══ DATASET ENTRIES ══
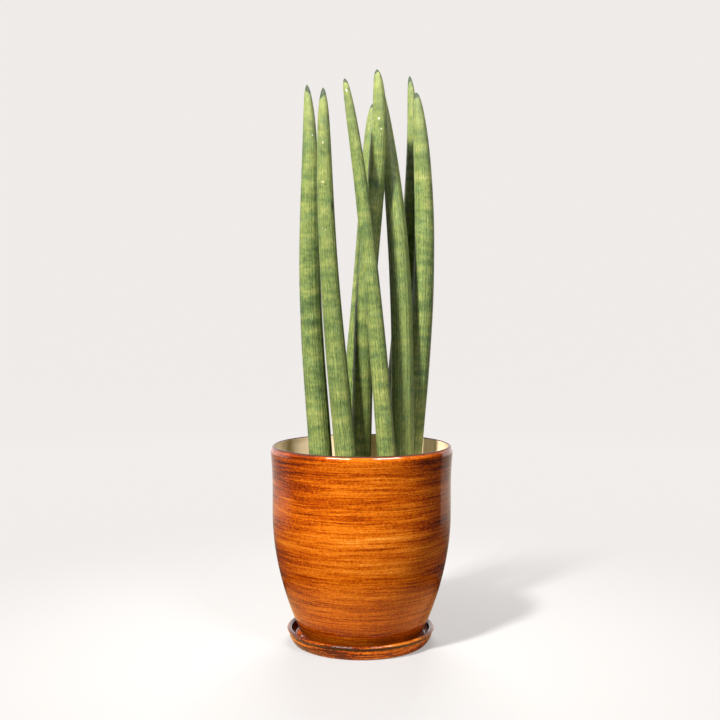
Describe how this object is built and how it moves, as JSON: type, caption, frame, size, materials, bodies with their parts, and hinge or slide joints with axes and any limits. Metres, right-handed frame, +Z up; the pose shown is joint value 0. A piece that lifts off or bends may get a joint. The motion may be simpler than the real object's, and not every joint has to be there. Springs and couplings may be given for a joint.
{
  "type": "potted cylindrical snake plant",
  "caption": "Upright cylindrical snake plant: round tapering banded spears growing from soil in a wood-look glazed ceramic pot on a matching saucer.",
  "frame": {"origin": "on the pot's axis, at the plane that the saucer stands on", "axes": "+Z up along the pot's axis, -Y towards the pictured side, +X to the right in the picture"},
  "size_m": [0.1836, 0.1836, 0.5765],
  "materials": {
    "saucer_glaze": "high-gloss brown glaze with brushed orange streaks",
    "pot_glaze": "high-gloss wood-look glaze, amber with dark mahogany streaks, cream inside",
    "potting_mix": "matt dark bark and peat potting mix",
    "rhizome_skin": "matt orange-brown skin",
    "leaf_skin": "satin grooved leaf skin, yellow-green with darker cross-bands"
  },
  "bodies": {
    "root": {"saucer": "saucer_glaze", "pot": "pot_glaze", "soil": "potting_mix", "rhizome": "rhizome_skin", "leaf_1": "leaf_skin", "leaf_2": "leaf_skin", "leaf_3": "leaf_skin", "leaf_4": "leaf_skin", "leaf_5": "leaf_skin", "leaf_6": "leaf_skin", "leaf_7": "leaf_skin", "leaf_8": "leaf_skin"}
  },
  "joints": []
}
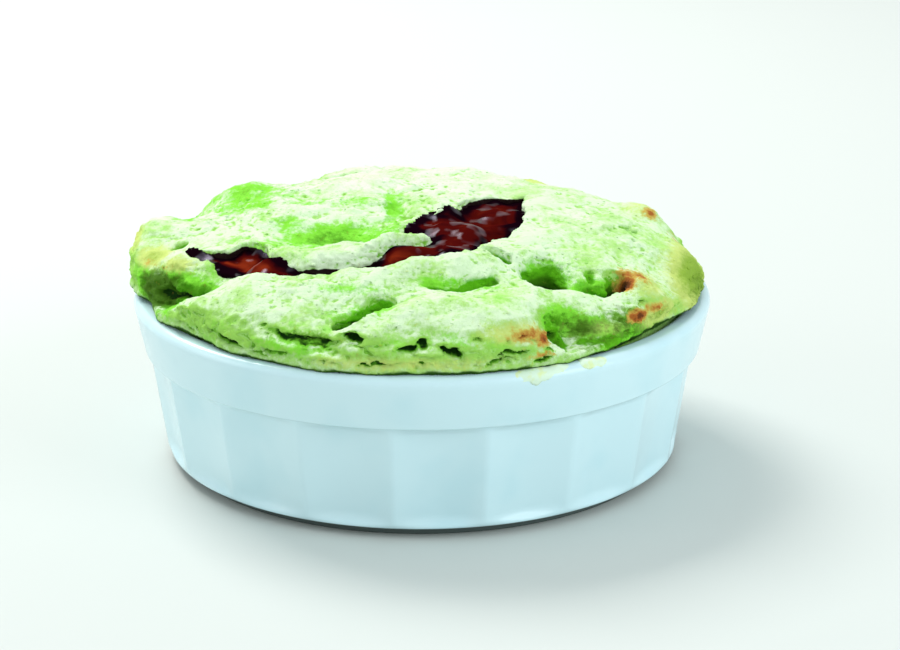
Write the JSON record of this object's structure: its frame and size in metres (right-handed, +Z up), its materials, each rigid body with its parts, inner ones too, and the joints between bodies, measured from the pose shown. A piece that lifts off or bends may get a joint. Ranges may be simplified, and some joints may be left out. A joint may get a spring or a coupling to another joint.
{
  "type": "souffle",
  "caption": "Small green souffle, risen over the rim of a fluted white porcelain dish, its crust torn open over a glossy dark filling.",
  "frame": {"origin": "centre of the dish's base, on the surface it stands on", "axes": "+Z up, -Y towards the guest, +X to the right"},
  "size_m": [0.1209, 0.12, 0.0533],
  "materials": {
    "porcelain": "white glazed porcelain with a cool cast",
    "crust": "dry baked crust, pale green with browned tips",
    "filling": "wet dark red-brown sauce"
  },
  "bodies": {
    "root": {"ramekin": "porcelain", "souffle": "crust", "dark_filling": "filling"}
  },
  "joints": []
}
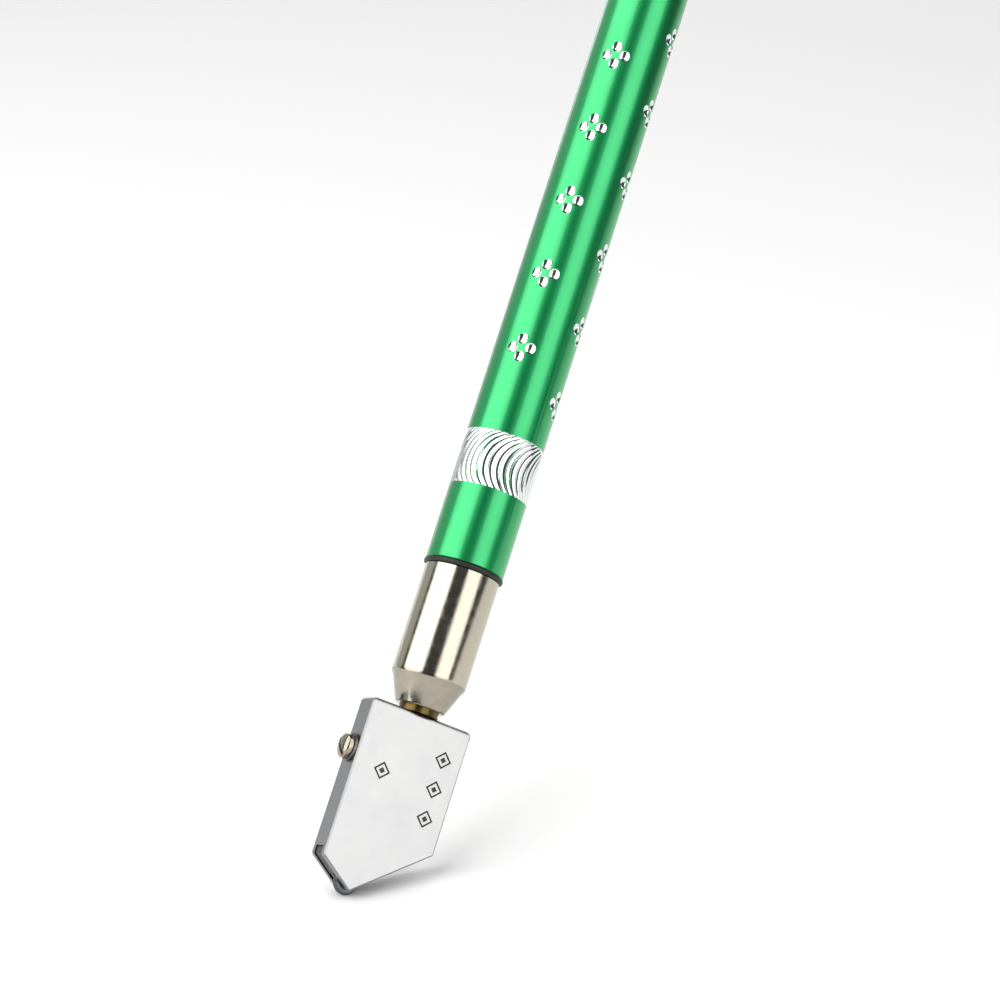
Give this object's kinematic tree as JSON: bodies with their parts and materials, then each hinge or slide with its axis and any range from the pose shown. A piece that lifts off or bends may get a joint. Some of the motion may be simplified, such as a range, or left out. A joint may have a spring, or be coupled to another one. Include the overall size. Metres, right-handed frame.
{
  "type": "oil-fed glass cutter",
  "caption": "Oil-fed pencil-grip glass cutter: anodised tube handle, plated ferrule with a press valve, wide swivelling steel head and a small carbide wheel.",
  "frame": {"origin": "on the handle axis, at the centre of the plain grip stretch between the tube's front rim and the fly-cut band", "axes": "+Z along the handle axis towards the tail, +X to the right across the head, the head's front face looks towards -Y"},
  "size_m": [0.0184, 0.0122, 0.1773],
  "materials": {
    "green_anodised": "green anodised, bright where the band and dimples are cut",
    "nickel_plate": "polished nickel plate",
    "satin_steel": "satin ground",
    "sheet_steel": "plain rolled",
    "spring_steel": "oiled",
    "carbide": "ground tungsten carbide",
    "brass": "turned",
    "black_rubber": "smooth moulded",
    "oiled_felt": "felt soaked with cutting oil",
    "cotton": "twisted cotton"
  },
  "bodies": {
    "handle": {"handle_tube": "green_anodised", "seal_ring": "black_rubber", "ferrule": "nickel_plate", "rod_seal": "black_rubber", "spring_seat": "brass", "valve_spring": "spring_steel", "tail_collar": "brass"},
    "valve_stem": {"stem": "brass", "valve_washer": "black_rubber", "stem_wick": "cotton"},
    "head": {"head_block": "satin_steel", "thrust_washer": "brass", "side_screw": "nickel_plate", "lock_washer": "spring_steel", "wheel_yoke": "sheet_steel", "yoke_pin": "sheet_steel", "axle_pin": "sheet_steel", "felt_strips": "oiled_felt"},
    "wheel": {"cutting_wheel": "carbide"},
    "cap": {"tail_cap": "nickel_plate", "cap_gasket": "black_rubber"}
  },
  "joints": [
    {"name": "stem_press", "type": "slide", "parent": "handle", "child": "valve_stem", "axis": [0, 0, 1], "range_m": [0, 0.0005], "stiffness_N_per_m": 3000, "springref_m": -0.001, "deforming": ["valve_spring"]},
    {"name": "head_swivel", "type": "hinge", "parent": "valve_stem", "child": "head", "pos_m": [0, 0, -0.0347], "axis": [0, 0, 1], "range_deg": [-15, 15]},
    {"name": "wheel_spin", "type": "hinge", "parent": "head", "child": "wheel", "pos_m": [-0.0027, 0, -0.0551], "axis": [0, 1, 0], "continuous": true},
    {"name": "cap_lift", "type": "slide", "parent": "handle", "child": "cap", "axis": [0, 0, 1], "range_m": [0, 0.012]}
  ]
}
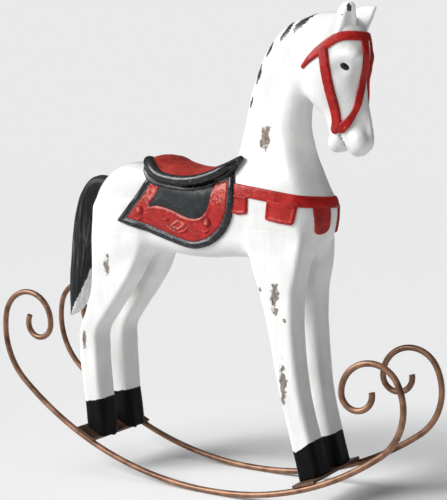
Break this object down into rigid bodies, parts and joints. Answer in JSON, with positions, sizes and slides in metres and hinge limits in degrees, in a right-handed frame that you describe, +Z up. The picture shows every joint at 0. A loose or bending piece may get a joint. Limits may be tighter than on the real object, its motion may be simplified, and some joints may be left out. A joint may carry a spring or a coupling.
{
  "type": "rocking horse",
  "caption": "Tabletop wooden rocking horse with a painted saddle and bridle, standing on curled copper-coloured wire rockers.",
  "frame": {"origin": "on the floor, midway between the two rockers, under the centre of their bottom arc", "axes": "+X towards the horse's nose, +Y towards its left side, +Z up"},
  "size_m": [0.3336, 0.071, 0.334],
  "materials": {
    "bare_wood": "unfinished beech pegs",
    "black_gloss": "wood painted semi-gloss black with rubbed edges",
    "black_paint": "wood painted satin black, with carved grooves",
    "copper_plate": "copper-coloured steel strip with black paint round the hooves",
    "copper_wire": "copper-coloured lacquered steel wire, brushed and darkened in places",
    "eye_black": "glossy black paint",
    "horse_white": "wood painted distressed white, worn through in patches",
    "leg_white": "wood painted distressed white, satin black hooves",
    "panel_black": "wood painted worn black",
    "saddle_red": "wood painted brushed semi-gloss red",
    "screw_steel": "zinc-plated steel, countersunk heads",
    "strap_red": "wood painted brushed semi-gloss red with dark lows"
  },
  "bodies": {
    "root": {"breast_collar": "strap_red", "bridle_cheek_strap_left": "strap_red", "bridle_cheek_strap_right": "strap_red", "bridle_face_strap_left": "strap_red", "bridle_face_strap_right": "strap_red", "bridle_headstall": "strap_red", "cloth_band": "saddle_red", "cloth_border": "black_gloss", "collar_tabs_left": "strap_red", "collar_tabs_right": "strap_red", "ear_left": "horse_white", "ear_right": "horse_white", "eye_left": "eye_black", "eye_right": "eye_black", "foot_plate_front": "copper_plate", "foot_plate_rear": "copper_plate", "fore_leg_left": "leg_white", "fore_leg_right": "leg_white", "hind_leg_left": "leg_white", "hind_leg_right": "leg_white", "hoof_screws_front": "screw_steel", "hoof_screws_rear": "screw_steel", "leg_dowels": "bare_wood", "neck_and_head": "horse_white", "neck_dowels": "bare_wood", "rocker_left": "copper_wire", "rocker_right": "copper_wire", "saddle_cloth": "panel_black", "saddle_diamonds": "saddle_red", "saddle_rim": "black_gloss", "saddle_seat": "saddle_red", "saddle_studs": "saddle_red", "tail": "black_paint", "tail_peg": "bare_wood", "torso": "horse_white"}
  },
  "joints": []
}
═══
EXERCISE GOAL
Could you quote the material above in full, exactly as it stands?

COMPLETE ANSWER
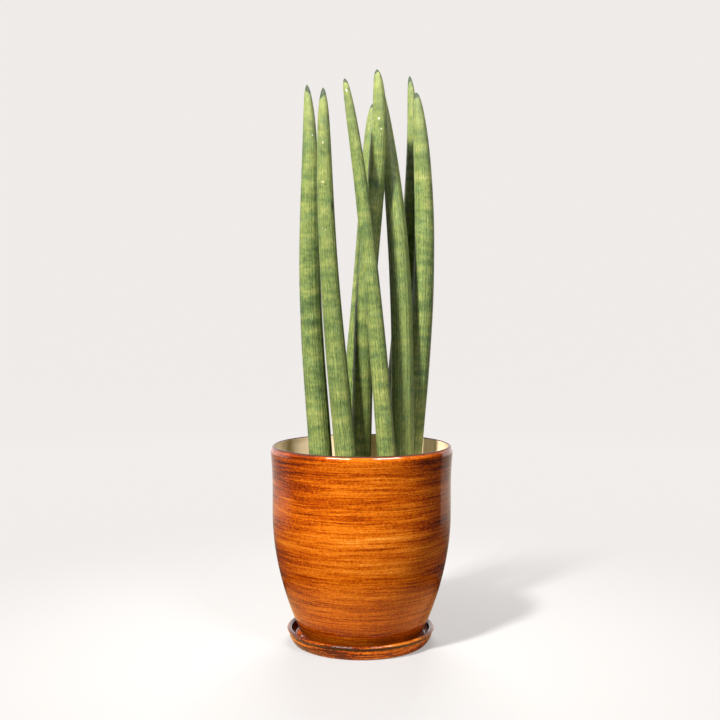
Describe how this object is built and how it moves, as JSON: type, caption, frame, size, materials, bodies with their parts, and hinge or slide joints with axes and any limits. Metres, right-handed frame, +Z up; the pose shown is joint value 0. A piece that lifts off or bends may get a joint. The motion may be simpler than the real object's, and not every joint has to be there. Springs and couplings may be given for a joint.
{
  "type": "potted cylindrical snake plant",
  "caption": "Upright cylindrical snake plant: round tapering banded spears growing from soil in a wood-look glazed ceramic pot on a matching saucer.",
  "frame": {"origin": "on the pot's axis, at the plane that the saucer stands on", "axes": "+Z up along the pot's axis, -Y towards the pictured side, +X to the right in the picture"},
  "size_m": [0.1836, 0.1836, 0.5765],
  "materials": {
    "saucer_glaze": "high-gloss brown glaze with brushed orange streaks",
    "pot_glaze": "high-gloss wood-look glaze, amber with dark mahogany streaks, cream inside",
    "potting_mix": "matt dark bark and peat potting mix",
    "rhizome_skin": "matt orange-brown skin",
    "leaf_skin": "satin grooved leaf skin, yellow-green with darker cross-bands"
  },
  "bodies": {
    "root": {"saucer": "saucer_glaze", "pot": "pot_glaze", "soil": "potting_mix", "rhizome": "rhizome_skin", "leaf_1": "leaf_skin", "leaf_2": "leaf_skin", "leaf_3": "leaf_skin", "leaf_4": "leaf_skin", "leaf_5": "leaf_skin", "leaf_6": "leaf_skin", "leaf_7": "leaf_skin", "leaf_8": "leaf_skin"}
  },
  "joints": []
}
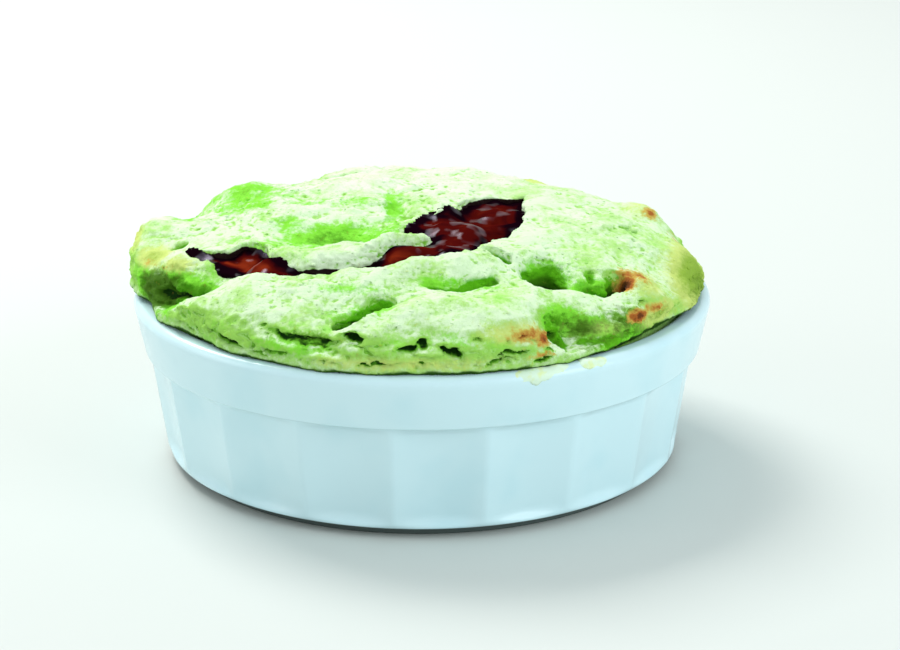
Write the JSON record of this object's structure: its frame and size in metres (right-handed, +Z up), its materials, each rigid body with its parts, inner ones too, and the joints between bodies, measured from the pose shown. A piece that lifts off or bends may get a joint. Ranges may be simplified, and some joints may be left out. A joint may get a spring or a coupling to another joint.
{
  "type": "souffle",
  "caption": "Small green souffle, risen over the rim of a fluted white porcelain dish, its crust torn open over a glossy dark filling.",
  "frame": {"origin": "centre of the dish's base, on the surface it stands on", "axes": "+Z up, -Y towards the guest, +X to the right"},
  "size_m": [0.1209, 0.12, 0.0533],
  "materials": {
    "porcelain": "white glazed porcelain with a cool cast",
    "crust": "dry baked crust, pale green with browned tips",
    "filling": "wet dark red-brown sauce"
  },
  "bodies": {
    "root": {"ramekin": "porcelain", "souffle": "crust", "dark_filling": "filling"}
  },
  "joints": []
}
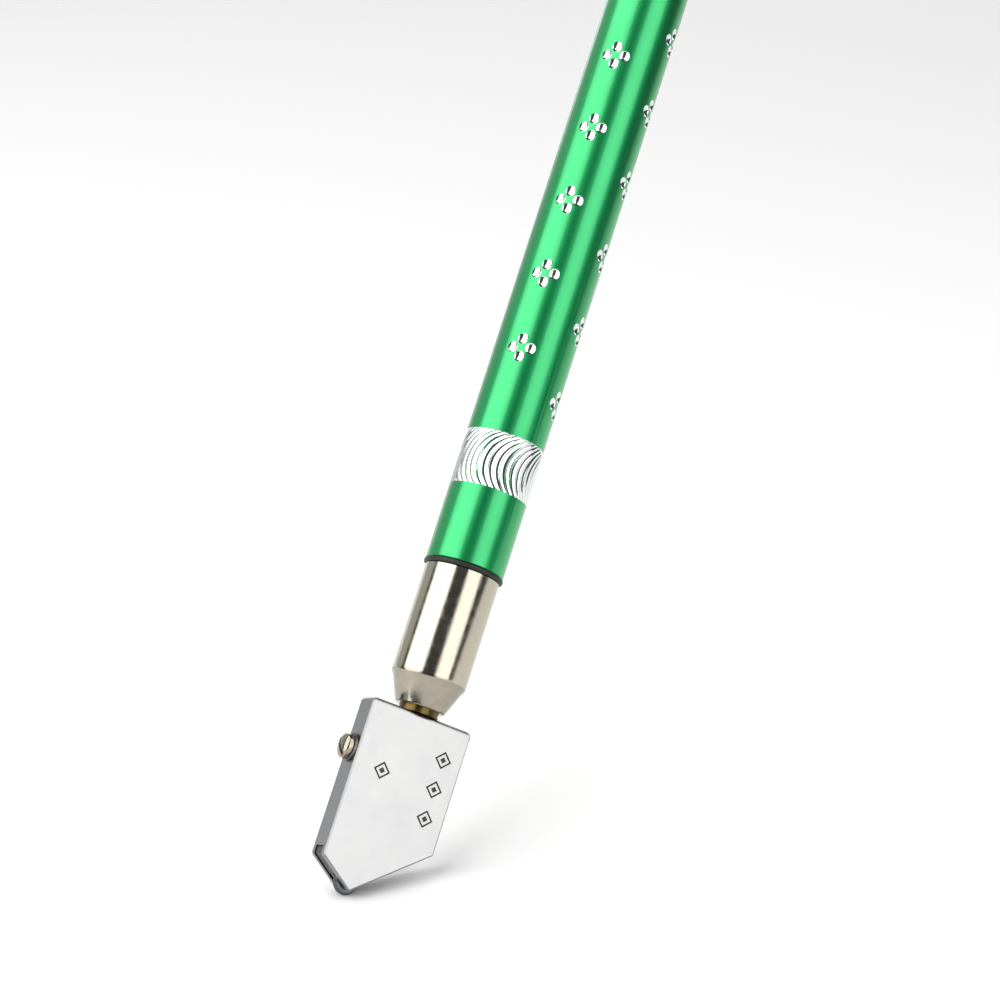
Give this object's kinematic tree as JSON: bodies with their parts and materials, then each hinge or slide with its axis and any range from the pose shown. A piece that lifts off or bends may get a joint. Some of the motion may be simplified, such as a range, or left out. A joint may have a spring, or be coupled to another one. Include the overall size. Metres, right-handed frame.
{
  "type": "oil-fed glass cutter",
  "caption": "Oil-fed pencil-grip glass cutter: anodised tube handle, plated ferrule with a press valve, wide swivelling steel head and a small carbide wheel.",
  "frame": {"origin": "on the handle axis, at the centre of the plain grip stretch between the tube's front rim and the fly-cut band", "axes": "+Z along the handle axis towards the tail, +X to the right across the head, the head's front face looks towards -Y"},
  "size_m": [0.0184, 0.0122, 0.1773],
  "materials": {
    "green_anodised": "green anodised, bright where the band and dimples are cut",
    "nickel_plate": "polished nickel plate",
    "satin_steel": "satin ground",
    "sheet_steel": "plain rolled",
    "spring_steel": "oiled",
    "carbide": "ground tungsten carbide",
    "brass": "turned",
    "black_rubber": "smooth moulded",
    "oiled_felt": "felt soaked with cutting oil",
    "cotton": "twisted cotton"
  },
  "bodies": {
    "handle": {"handle_tube": "green_anodised", "seal_ring": "black_rubber", "ferrule": "nickel_plate", "rod_seal": "black_rubber", "spring_seat": "brass", "valve_spring": "spring_steel", "tail_collar": "brass"},
    "valve_stem": {"stem": "brass", "valve_washer": "black_rubber", "stem_wick": "cotton"},
    "head": {"head_block": "satin_steel", "thrust_washer": "brass", "side_screw": "nickel_plate", "lock_washer": "spring_steel", "wheel_yoke": "sheet_steel", "yoke_pin": "sheet_steel", "axle_pin": "sheet_steel", "felt_strips": "oiled_felt"},
    "wheel": {"cutting_wheel": "carbide"},
    "cap": {"tail_cap": "nickel_plate", "cap_gasket": "black_rubber"}
  },
  "joints": [
    {"name": "stem_press", "type": "slide", "parent": "handle", "child": "valve_stem", "axis": [0, 0, 1], "range_m": [0, 0.0005], "stiffness_N_per_m": 3000, "springref_m": -0.001, "deforming": ["valve_spring"]},
    {"name": "head_swivel", "type": "hinge", "parent": "valve_stem", "child": "head", "pos_m": [0, 0, -0.0347], "axis": [0, 0, 1], "range_deg": [-15, 15]},
    {"name": "wheel_spin", "type": "hinge", "parent": "head", "child": "wheel", "pos_m": [-0.0027, 0, -0.0551], "axis": [0, 1, 0], "continuous": true},
    {"name": "cap_lift", "type": "slide", "parent": "handle", "child": "cap", "axis": [0, 0, 1], "range_m": [0, 0.012]}
  ]
}
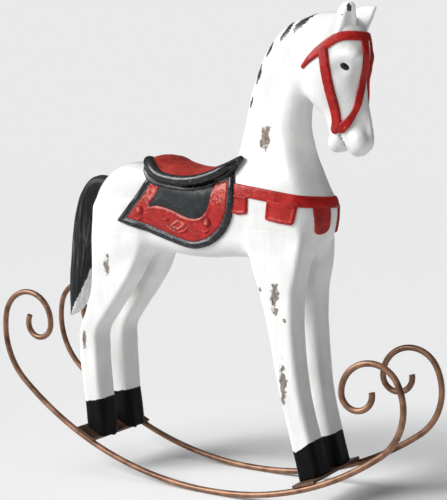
Break this object down into rigid bodies, parts and joints. Answer in JSON, with positions, sizes and slides in metres and hinge limits in degrees, in a right-handed frame that you describe, +Z up. The picture shows every joint at 0. A loose or bending piece may get a joint. Limits may be tighter than on the real object, its motion may be simplified, and some joints may be left out. A joint may carry a spring or a coupling.
{
  "type": "rocking horse",
  "caption": "Tabletop wooden rocking horse with a painted saddle and bridle, standing on curled copper-coloured wire rockers.",
  "frame": {"origin": "on the floor, midway between the two rockers, under the centre of their bottom arc", "axes": "+X towards the horse's nose, +Y towards its left side, +Z up"},
  "size_m": [0.3336, 0.071, 0.334],
  "materials": {
    "bare_wood": "unfinished beech pegs",
    "black_gloss": "wood painted semi-gloss black with rubbed edges",
    "black_paint": "wood painted satin black, with carved grooves",
    "copper_plate": "copper-coloured steel strip with black paint round the hooves",
    "copper_wire": "copper-coloured lacquered steel wire, brushed and darkened in places",
    "eye_black": "glossy black paint",
    "horse_white": "wood painted distressed white, worn through in patches",
    "leg_white": "wood painted distressed white, satin black hooves",
    "panel_black": "wood painted worn black",
    "saddle_red": "wood painted brushed semi-gloss red",
    "screw_steel": "zinc-plated steel, countersunk heads",
    "strap_red": "wood painted brushed semi-gloss red with dark lows"
  },
  "bodies": {
    "root": {"breast_collar": "strap_red", "bridle_cheek_strap_left": "strap_red", "bridle_cheek_strap_right": "strap_red", "bridle_face_strap_left": "strap_red", "bridle_face_strap_right": "strap_red", "bridle_headstall": "strap_red", "cloth_band": "saddle_red", "cloth_border": "black_gloss", "collar_tabs_left": "strap_red", "collar_tabs_right": "strap_red", "ear_left": "horse_white", "ear_right": "horse_white", "eye_left": "eye_black", "eye_right": "eye_black", "foot_plate_front": "copper_plate", "foot_plate_rear": "copper_plate", "fore_leg_left": "leg_white", "fore_leg_right": "leg_white", "hind_leg_left": "leg_white", "hind_leg_right": "leg_white", "hoof_screws_front": "screw_steel", "hoof_screws_rear": "screw_steel", "leg_dowels": "bare_wood", "neck_and_head": "horse_white", "neck_dowels": "bare_wood", "rocker_left": "copper_wire", "rocker_right": "copper_wire", "saddle_cloth": "panel_black", "saddle_diamonds": "saddle_red", "saddle_rim": "black_gloss", "saddle_seat": "saddle_red", "saddle_studs": "saddle_red", "tail": "black_paint", "tail_peg": "bare_wood", "torso": "horse_white"}
  },
  "joints": []
}